No âmago da consciência da des-ilusão romanesca (“Correndo o perigo de desiludir, direi que este não é um livro de amor” – 277), o narrador pensa, em abstrato, a figuração da personagem, através de Rosalina de Sousa, podendo esta ser entendida como materialização da dissipação (pós-moderna) do retrato, do inacabamento diegético, e, no limite, da impossibilidade do romance, dentro da ficção. Na escrita enigmática de Agustina, e num dos seus romances mais complexos, a personagem de Rosalina de Sousa pode ser entendida como o pilar de um exercício retórico em torno dos paradoxos da ficção quando redimensionada num hipotético romance histórico, no tempo da História.

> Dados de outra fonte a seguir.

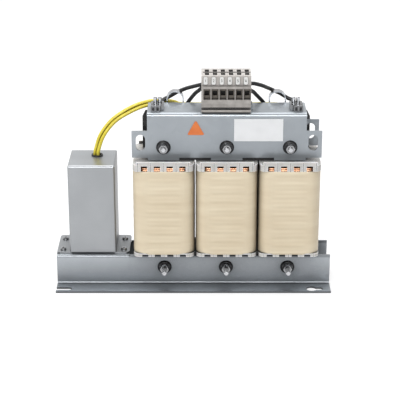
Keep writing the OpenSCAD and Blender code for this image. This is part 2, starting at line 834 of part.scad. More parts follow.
// A six-sided bar along Y, with two flats level
module hex_y(x, y0, y1, z, flats) {
    translate([x, y0, z])
        rotate([-90, 0, 0])
            linear_extrude(y1 - y0)
                polygon([for (k = [0 : 5])
                    flats / sqrt(3) * [cos(60 * k), sin(60 * k)]]);
}

module through_bolt(x, z, back, free_end) {
    front = -web_out - stack_up - nut_height - free_end;
    rod_y(x, front + 0.6, back + stack_up, z, bolt_diameter);
    translate([x, front, z])
        rotate([-90, 0, 0])
            cylinder(h = 0.6, d1 = bolt_diameter - 1.2, d2 = bolt_diameter);
    hex_y(x, back + stack_up, back + stack_up + head_height, z, nut_flats);
}

module upper_bolts() {
    color([0.75, 0.76, 0.78])
    for (i = [-1 : 1])
        through_bolt(core_offset + i * leg_pitch, upper_row, upper_back, upper_bolt_end);
}

module lower_bolts() {
    color([0.75, 0.76, 0.78])
    for (i = [-1 : 1])
        through_bolt(core_offset + i * leg_pitch, lower_row, lower_back, lower_bolt_end);
}

// A cone along Y from diameter d1 at y0 to d2 at y1
module cone_y(x, y0, y1, z, d1, d2) {
    translate([x, y0, z])
        rotate([-90, 0, 0])
            cylinder(h = y1 - y0, d1 = d1, d2 = d2);
}

// A flanged bushing whose sleeve points to +Y
module bushing(x, y, z, sleeve) {
    difference() {
        union() {
            cone_y(x, y, y + bushing_flange, z, bushing_diameter - 2 * bushing_chamfer,
                bushing_diameter);
            rod_y(x, y, y + bushing_flange + sleeve, z, bushing_sleeve);
        }
        rod_y(x, y - cut, y + bushing_flange + sleeve + cut, z, bolt_diameter + bolt_play);
    }
}

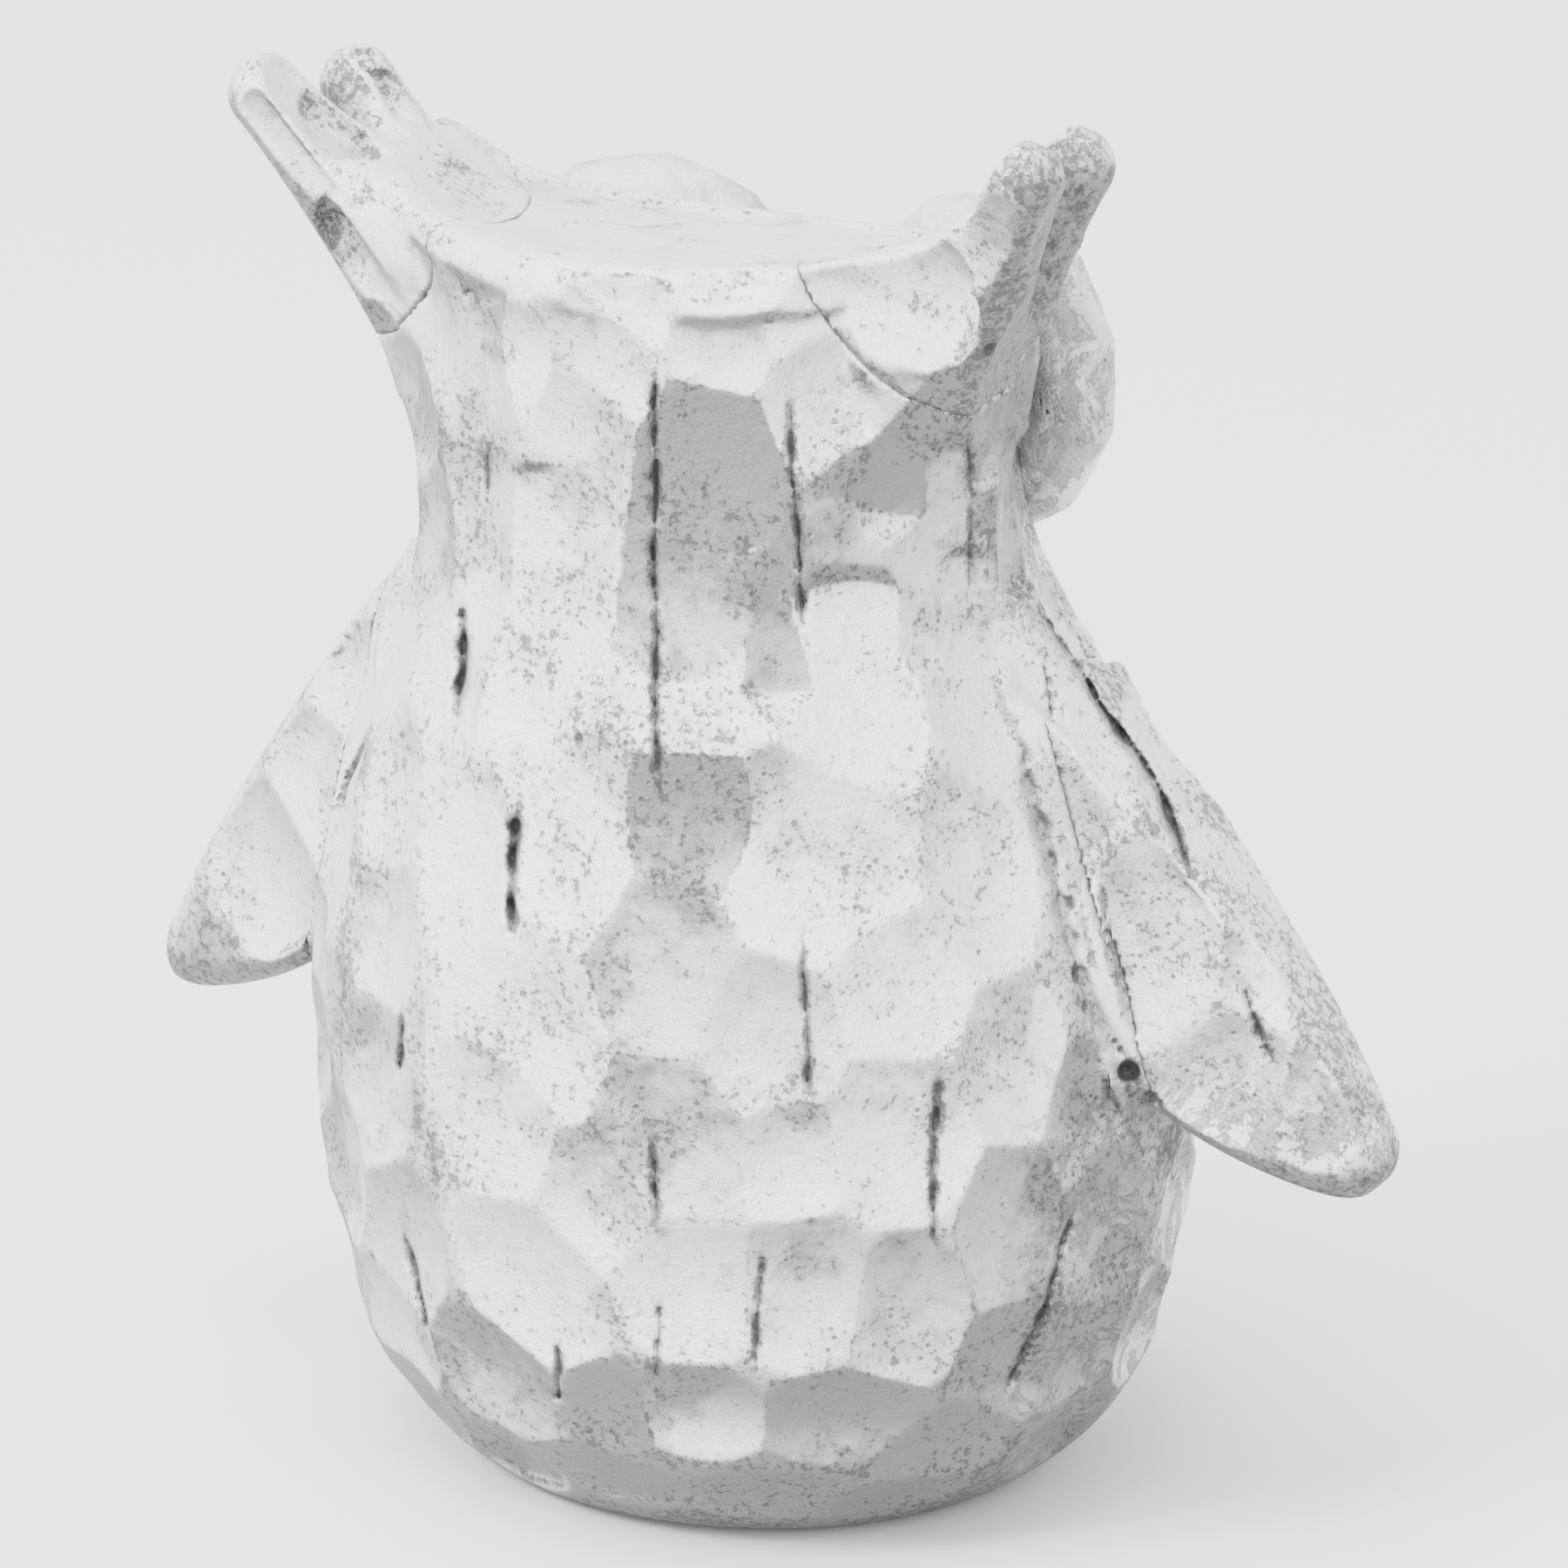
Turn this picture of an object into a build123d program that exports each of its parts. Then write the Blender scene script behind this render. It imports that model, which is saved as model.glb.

É esse, de resto, também, o entendimento de João Botelho, ao produzir, em 2008, o filme A corte do norte, adaptação do romance de Agustina Bessa-Luís. A obsessão pela iteração e cruzamento dos perfis das figuras femininas, partindo da personagem da baronesa de Madalena do Mar, leva o cineasta a seguir a opção estética de manter uma mesma atriz – Ana Moreira – a representar Rosalina, Sissi, Emília de Sousa, Águeda e Rosamund (já que Gramina Serena não surge no filme, e fica, talvez, para além dele). A meta-reflexividade, o exercício retórico em torno da sobrevivência plástica da personagem e do espaço, prolongam a escrita de Agustina na escrita cinematográfica, tanto mais que João Botelho insiste na presença constante da voz off de uma narradora, no feminino – a voz de Maria João Cruz ou, porventura, da própria Agustina –, que torna presente a materialidade do texto do romance e os mecanismos estéticos de construção da personagem, das sucessivas personae.
Referências
BESSA-LUÍS, Agustina (1987). A Corte do Norte. Lisboa: Guimarães Editores.
LOPES, Silvina Rodrigues (1992). Agustina Bessa-Luís. As hipóteses do romance. Lisboa: Edições Asa.
PEREIRA, Elsa (2008). “A Corte do Norte, de Agustina Bessa-Luís, ou o romance da saudade”. Revista da Faculdade de Letras — Línguas e Literaturas. Porto, II Série, XXIII: 307-324.